60 WRD/MIN ART CRITIC
Ronald Ferry
The array of subjects pictured in the watercolors, ink drawings and acrylics of Ronald Ferry aren’t all an obvious match. What have Native Americans, a snarling snake, an old man in a wheelchair, and two tough guys playing chess got in common? Likewise, a bear and a hunter up in the mountains, a beautiful woman with a European castle behind her, a covered bridge and a child gazing out a window at the garden? What they have in common is Ferry himself, in the obvious sense that he is the artist who made these pictures, but more meaningfully in that he felt compelled to make them.

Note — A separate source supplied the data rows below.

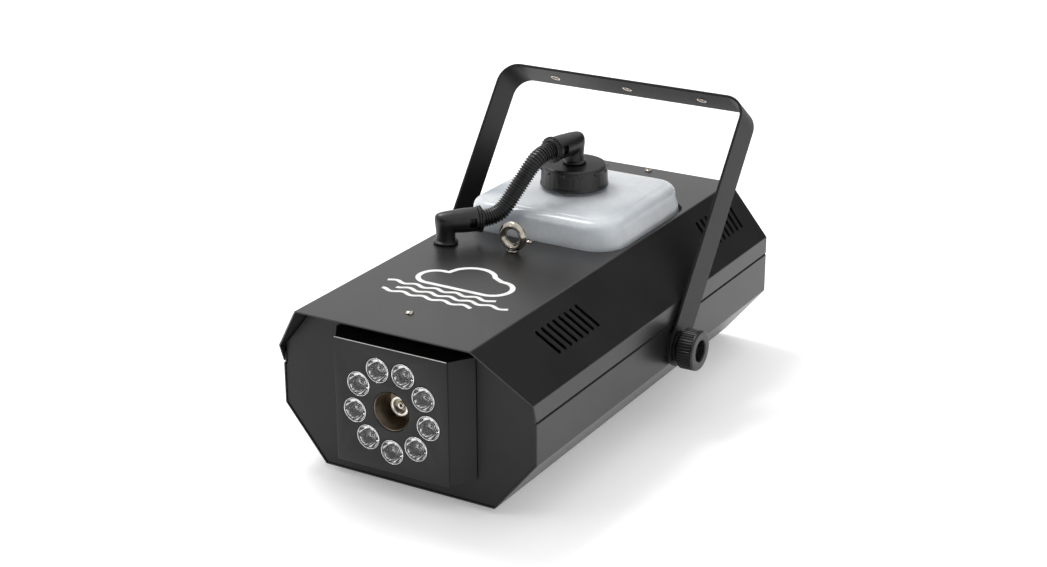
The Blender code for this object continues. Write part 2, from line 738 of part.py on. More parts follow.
def fluid_tank():
    outer = rounded_prism("fluid_tank", TANK_HALF, TANK_FRONT, TANK_BACK, TANK_FLOOR, TANK_TOP, TANK_CORNER)
    tank = part("fluid_tank", round_rims(outer, 0.0160, 0.0080), "milky_hdpe")
    spot = at(0, CAP_Y, 0)
    neck_top = Vector((0, 0, CAP_HIGH - 0.0024 - GAP))
    neck = rod_mesh("neck", NECK_RADIUS, spot + Vector((0, 0, TANK_TOP - 0.004)), spot + neck_top, 28)
    join(tank, tool("neck", neck))
    inner = rounded_prism(
        "tank_hollow", TANK_HALF - TANK_WALL, TANK_FRONT + TANK_WALL, TANK_BACK - TANK_WALL,
        TANK_FLOOR + TANK_WALL, TANK_TOP - TANK_WALL, TANK_CORNER - TANK_WALL, 4,
    )
    cut(tank, tool("tank_hollow", round_rims(inner, 0.0140, 0.0060, 3, 1)))
    bore = rod_mesh(
        "neck_bore", NECK_RADIUS - 0.0025, spot + Vector((0, 0, 0.150)), spot + Vector((0, 0, 0.22)), 28,
    )
    cut(tank, tool("neck_bore", bore))
    set_origin(tank, at(0, (TANK_FRONT + TANK_BACK) / 2, TANK_FLOOR))


def tank_cap():
    inner = NECK_RADIUS + 0.0012
    height = CAP_HIGH - CAP_LOW
    profile = [
        (STEM_RADIUS + GAP, height), (CAP_RADIUS - 0.0016, height), (CAP_RADIUS, height - 0.0016),
        (CAP_RADIUS, 0.0), (inner, 0.0), (inner, height - 0.0024), (STEM_RADIUS + GAP, height - 0.0024),
    ]
    turned("tank_cap", profile, "black_moulding", at(0, CAP_Y, CAP_LOW), (0, 0, 1), 32)


def pickup_tube():
    high = CAP_HIGH - 0.0090 - GAP
    profile = [(0.0040, high), (0.0040, 0.0680), (0.0030, 0.0680), (0.0030, high)]
    turned("pickup_tube", profile, "clear_hose", at(0, CAP_Y, 0), (0, 0, 1), 10)


def elbow(name, point, turn, spigot):
    """A conduit elbow: a spigot and collar below, a rising stem, and a level socket with a side window."""
    middle = Vector((0.0, 0.0, 0.0))
    ahead = Vector((1.0, 0.0, 0.0))
    level = Vector((0.0, 0.0, ELBOW_RISE))
    stem = turned(
        name,
        [
            (0.0, ELBOW_RISE), (STEM_RADIUS, ELBOW_RISE), (STEM_RADIUS, 0.0032),
            (0.0108, 0.0030), (0.0108, GAP), (STEM_RADIUS - 0.0003, GAP), (STEM_RADIUS - 0.0003, -spigot),
            (0.0, -spigot),
        ],
        "black_moulding", middle, (0, 0, 1), 20,
    )
    stem = baked(stem)
    barrel = turned(
        name + "_barrel",
        [
            (0.0, SOCKET_LENGTH), (
                SOCKET_RADIUS, SOCKET_LENGTH,
            ), (SOCKET_RADIUS, -0.0030), (0.0098, -0.0062),
            (0.0070, -0.0083), (0.0, -0.0088),
        ],
        "black_moulding", level, ahead, 20,
    )
    barrel = as_tool(baked(barrel))
    mouth = tool(name + "_mouth", rod_mesh(
        name + "_mouth", BORE_RADIUS, level + ahead * (SOCKET_LENGTH - 0.016), level + ahead * 0.05, 20
    ))
    edge = SOCKET_LENGTH - 0.0075
    window = tool(name + "_window", box_mesh(
        name + "_window", level + Vector((edge - 0.0035, -0.020, -0.0042)),
        level + Vector((edge + 0.0035, -0.0060, 0.0042)),
    ))
    join(stem, barrel)
    cut(stem, mouth, window)
    stem = baked(stem)
    place = Matrix.Translation(point) @ Matrix.Rotation(turn, 4, "Z")
    stem.data.transform(place)
    for shape in (barrel, mouth, window):
        bpy.data.objects.remove(shape)
    way = Vector((math.cos(turn), math.sin(turn), 0.0))
    return Vector(point) + level + way * SOCKET_LENGTH, way


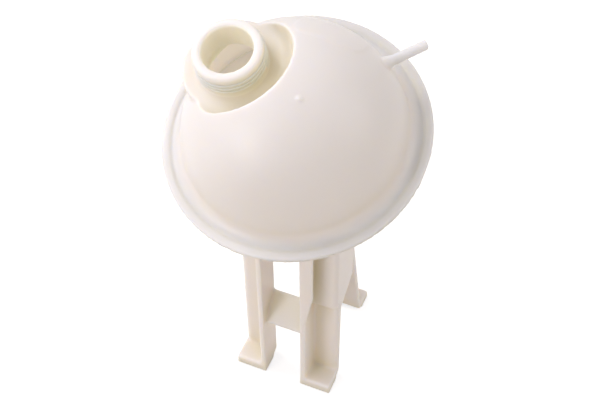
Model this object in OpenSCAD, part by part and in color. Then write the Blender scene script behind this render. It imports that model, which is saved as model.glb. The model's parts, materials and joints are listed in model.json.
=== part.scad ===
// Coolant expansion tank: two injection mouldings welded at the equator.
// The round tank leans forward over three legs that stand on the z = 0 plane.
// Millimetres, +Z up, -Y is the side that the two front toes point to.

/* [Tank] */
// height of the weld plane's centre above the feet
tank_z = 269.5; // [255:0.5:285]
// forward lean of the tank on its legs, degrees
tank_tilt = 21.2; // [18:0.2:24]
// outer radius of the dome and of the bowl
dome_r = 83.5; // [80:0.5:85]
// wall thickness of both shells
wall = 3; // [2.2:0.1:3.5]

/* [Weld flange] */
// outer radius of the flange
flange_r = 100; // [97:0.5:104]
// thickness of each half of the flange
flange_t = 2; // [1.5:0.1:3]
// width of the raised lip along the rim
lip_w = 6.4; // [4:0.1:9]
// height of the lip above the flange
lip_h = 0.8; // [0.4:0.1:1.4]
// radius of the wide fillet between shell and flange
flange_fillet = 9.5; // [5:0.1:10]
// edge rounding of the rim
rim_round = 0.9; // [0.4:0.1:1.2]

/* [Filler neck] */
// sideways place of the neck in the dome
neck_x = -41.6; // [-44:0.2:-38]
// place of the neck up the dome
neck_y = 10.7; // [6:0.1:14]
// bore radius
neck_bore_r = 18.2; // [15:0.1:20]
// outer radius over the thread
neck_r = 25; // [23.5:0.1:27]
// radius of the rim's lead-in
neck_lead_r = 23.7; // [22:0.1:24.5]
// length of the lead-in
neck_lead_h = 1.6; // [0.8:0.1:3]
// height of the neck above its seat
neck_h = 20.5; // [16:0.5:26]
// rounding of the rim's inner edge
neck_edge = 0.8; // [0.4:0.1:1.2]
// flare at the foot of the neck
neck_flare = 1.8; // [1:0.1:3]

/* [Neck seat] */
// height of the flat seat above the weld plane
seat_z = 59; // [56:0.2:62]
// radius of the flat seat
seat_r = 36.8; // [35:0.1:39]
// radius of the pocket at the height of the dome's top
pocket_r = 46.4; // [44:0.2:49]
// draft of the pocket's wall, degrees
pocket_draft = 12.4; // [6:0.2:20]
// radius of the fillet from the seat up the pocket's wall
pocket_fillet = 10; // [4:0.5:12]

/* [Vent spigot] */
// height above the weld plane
vent_z = 35.1; // [30:0.2:40]
// direction round the tank, degrees
vent_angle = 45.7; // [35:0.5:55]
// outer radius
vent_r = 3.8; // [3:0.1:5]
// bore radius
vent_bore_r = 2.3; // [1.5:0.1:2.7]
// distance of the tip from the tank's axis
vent_reach = 108.2; // [100:0.2:115]
// rounding of the tip
vent_round = 1.2; // [0.5:0.1:1.4]
// radius of the cone at the root
vent_root_r = 5.4; // [4.5:0.1:7]
// length of the cone outside the shell
vent_root_l = 6; // [3:0.1:8]

/* [Marks on the dome] */
// middle of the raised panel, sideways
panel_x = 15.7; // [10:0.1:20]
// middle of the raised panel, up the dome
panel_y = 52.5; // [48:0.1:56]
// length of the panel
panel_l = 49; // [40:0.5:54]
// width of the panel
panel_w = 22; // [16:0.5:26]
// corner radius of the panel
panel_corner = 8; // [4:0.1:10]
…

The scenes are constructed out of Ferry’s life and loves: an affection for the natural world, an admiration for Native American lore, an appreciation for rural Indiana roads and buildings, an instinct to place models in front of picturesque backgrounds. For decades Ferry worked in a factory that makes truck and tank transmissions; many of his models, male and female, were colleagues there, whilst others provided photographs he painted with their permission. Ferry recently retired from this employ; no doubt plenty more pictures are on their way, many of which will hopefully be like the two complex self-portraits featured here, one escaping the factory, the other at work in his barn-cum-house-cum-studio. What they lose in terms of the picturesque, they gain in reflexivity.